Copy out the line that contains "Continue the three.js", the line that contains "return mesh_object(name, points, faces, sharp_degrees)", and every line between them, exactly, and nothing else.

**Material provided**
--- BEGIN ---

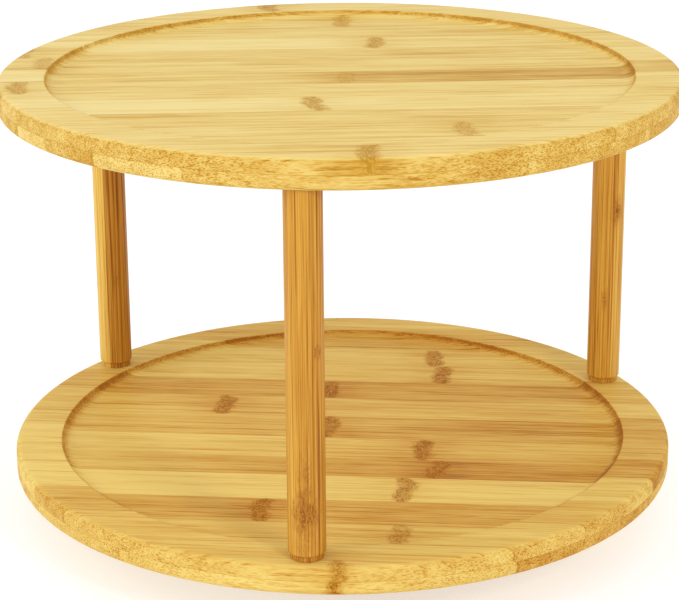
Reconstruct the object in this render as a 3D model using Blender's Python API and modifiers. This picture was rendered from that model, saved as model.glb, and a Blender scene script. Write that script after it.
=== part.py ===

--- END ---
--- BEGIN ---

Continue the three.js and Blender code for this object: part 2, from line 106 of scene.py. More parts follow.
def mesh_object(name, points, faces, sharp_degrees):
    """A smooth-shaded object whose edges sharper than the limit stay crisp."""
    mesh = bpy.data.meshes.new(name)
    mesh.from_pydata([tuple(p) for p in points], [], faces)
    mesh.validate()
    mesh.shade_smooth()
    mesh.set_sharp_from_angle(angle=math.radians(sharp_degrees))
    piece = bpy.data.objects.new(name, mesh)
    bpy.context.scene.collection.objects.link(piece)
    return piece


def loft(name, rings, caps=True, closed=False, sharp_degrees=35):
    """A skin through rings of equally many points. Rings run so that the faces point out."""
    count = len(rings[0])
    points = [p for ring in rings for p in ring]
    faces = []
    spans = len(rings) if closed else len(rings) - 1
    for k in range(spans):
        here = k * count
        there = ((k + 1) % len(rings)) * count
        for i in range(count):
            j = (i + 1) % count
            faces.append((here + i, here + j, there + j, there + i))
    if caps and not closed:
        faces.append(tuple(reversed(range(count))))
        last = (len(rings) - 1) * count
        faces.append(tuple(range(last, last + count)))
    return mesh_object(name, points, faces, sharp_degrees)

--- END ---
--- BEGIN ---

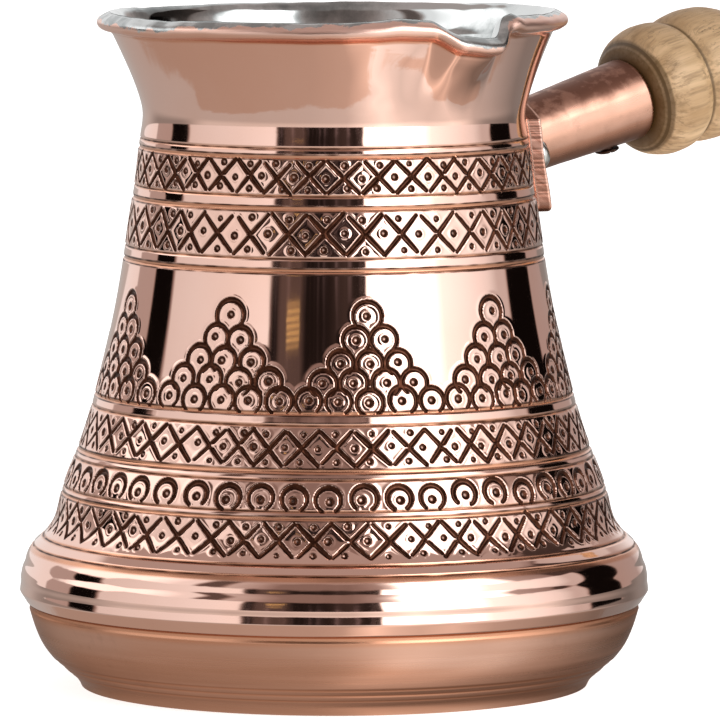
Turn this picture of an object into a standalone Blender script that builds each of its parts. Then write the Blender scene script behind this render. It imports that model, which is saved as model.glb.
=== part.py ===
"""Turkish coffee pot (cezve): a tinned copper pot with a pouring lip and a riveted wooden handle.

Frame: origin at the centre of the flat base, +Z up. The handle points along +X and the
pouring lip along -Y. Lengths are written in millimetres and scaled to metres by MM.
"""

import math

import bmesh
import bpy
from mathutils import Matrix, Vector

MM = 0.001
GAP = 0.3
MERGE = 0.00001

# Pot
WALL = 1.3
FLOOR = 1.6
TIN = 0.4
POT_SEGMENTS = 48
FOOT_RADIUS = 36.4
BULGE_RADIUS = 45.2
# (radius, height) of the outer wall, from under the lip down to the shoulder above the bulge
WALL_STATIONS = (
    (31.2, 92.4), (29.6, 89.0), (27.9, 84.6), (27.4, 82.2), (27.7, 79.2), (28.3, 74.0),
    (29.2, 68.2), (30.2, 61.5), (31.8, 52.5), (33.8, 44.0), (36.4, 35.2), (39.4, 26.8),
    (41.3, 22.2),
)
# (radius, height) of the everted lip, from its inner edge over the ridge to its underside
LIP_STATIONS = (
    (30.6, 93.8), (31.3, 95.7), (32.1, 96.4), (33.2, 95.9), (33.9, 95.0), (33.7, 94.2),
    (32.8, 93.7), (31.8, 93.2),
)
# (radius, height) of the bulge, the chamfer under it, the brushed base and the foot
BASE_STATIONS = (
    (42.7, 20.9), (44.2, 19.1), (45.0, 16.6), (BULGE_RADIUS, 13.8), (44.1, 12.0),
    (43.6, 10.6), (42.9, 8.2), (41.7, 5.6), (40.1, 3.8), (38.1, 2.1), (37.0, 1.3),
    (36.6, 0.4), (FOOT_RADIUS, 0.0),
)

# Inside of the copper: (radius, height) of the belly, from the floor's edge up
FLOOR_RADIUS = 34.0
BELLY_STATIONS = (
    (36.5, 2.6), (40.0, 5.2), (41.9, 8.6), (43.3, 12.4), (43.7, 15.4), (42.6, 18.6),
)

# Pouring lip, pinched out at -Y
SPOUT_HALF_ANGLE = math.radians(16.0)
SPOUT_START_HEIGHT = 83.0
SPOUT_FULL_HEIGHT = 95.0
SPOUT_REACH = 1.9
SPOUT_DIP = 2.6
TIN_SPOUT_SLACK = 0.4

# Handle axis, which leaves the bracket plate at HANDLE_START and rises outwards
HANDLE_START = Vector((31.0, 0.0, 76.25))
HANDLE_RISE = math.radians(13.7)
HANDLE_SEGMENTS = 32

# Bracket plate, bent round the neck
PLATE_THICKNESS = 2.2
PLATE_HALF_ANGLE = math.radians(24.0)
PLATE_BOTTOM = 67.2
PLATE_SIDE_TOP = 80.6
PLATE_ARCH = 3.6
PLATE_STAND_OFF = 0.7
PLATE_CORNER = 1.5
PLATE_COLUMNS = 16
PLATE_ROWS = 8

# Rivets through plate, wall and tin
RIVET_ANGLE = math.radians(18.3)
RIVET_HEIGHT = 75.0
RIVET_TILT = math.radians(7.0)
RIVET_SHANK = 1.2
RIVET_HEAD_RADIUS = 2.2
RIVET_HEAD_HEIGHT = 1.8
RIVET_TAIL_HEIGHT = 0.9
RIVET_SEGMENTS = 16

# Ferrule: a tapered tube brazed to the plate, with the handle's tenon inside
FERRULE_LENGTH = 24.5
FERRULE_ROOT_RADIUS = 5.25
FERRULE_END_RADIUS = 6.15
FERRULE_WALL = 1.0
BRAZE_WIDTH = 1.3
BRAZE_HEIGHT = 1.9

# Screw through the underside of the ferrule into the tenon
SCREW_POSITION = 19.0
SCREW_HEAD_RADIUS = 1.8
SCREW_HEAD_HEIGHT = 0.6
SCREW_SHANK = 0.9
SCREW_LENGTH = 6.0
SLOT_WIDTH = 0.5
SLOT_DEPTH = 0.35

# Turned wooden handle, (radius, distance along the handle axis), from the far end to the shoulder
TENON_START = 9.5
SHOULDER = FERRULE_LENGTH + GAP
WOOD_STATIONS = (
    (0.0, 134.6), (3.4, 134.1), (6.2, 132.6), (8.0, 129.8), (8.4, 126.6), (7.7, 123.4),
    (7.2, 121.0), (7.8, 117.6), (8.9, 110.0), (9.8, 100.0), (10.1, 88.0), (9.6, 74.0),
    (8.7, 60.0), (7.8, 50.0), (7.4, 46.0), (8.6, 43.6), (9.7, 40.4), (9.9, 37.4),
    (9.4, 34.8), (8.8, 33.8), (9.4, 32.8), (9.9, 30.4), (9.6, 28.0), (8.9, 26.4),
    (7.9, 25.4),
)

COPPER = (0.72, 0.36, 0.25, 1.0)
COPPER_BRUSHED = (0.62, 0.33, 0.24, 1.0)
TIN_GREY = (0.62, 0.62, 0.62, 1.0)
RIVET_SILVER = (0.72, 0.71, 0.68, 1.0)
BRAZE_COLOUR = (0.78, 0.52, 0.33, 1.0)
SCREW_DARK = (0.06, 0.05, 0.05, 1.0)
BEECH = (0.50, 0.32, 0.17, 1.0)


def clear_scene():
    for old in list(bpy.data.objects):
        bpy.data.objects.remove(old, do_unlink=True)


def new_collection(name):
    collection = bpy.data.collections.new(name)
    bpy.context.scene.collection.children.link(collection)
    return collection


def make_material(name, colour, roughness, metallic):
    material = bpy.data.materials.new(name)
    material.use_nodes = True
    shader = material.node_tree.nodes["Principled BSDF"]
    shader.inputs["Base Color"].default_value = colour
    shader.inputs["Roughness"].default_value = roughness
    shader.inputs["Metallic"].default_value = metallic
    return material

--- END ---

**Exercise solution**
Continue the three.js and Blender code for this object: part 2, from line 106 of scene.py. More parts follow.
def mesh_object(name, points, faces, sharp_degrees):
    """A smooth-shaded object whose edges sharper than the limit stay crisp."""
    mesh = bpy.data.meshes.new(name)
    mesh.from_pydata([tuple(p) for p in points], [], faces)
    mesh.validate()
    mesh.shade_smooth()
    mesh.set_sharp_from_angle(angle=math.radians(sharp_degrees))
    piece = bpy.data.objects.new(name, mesh)
    bpy.context.scene.collection.objects.link(piece)
    return piece


def loft(name, rings, caps=True, closed=False, sharp_degrees=35):
    """A skin through rings of equally many points. Rings run so that the faces point out."""
    count = len(rings[0])
    points = [p for ring in rings for p in ring]
    faces = []
    spans = len(rings) if closed else len(rings) - 1
    for k in range(spans):
        here = k * count
        there = ((k + 1) % len(rings)) * count
        for i in range(count):
            j = (i + 1) % count
            faces.append((here + i, here + j, there + j, there + i))
    if caps and not closed:
        faces.append(tuple(reversed(range(count))))
        last = (len(rings) - 1) * count
        faces.append(tuple(range(last, last + count)))
    return mesh_object(name, points, faces, sharp_degrees)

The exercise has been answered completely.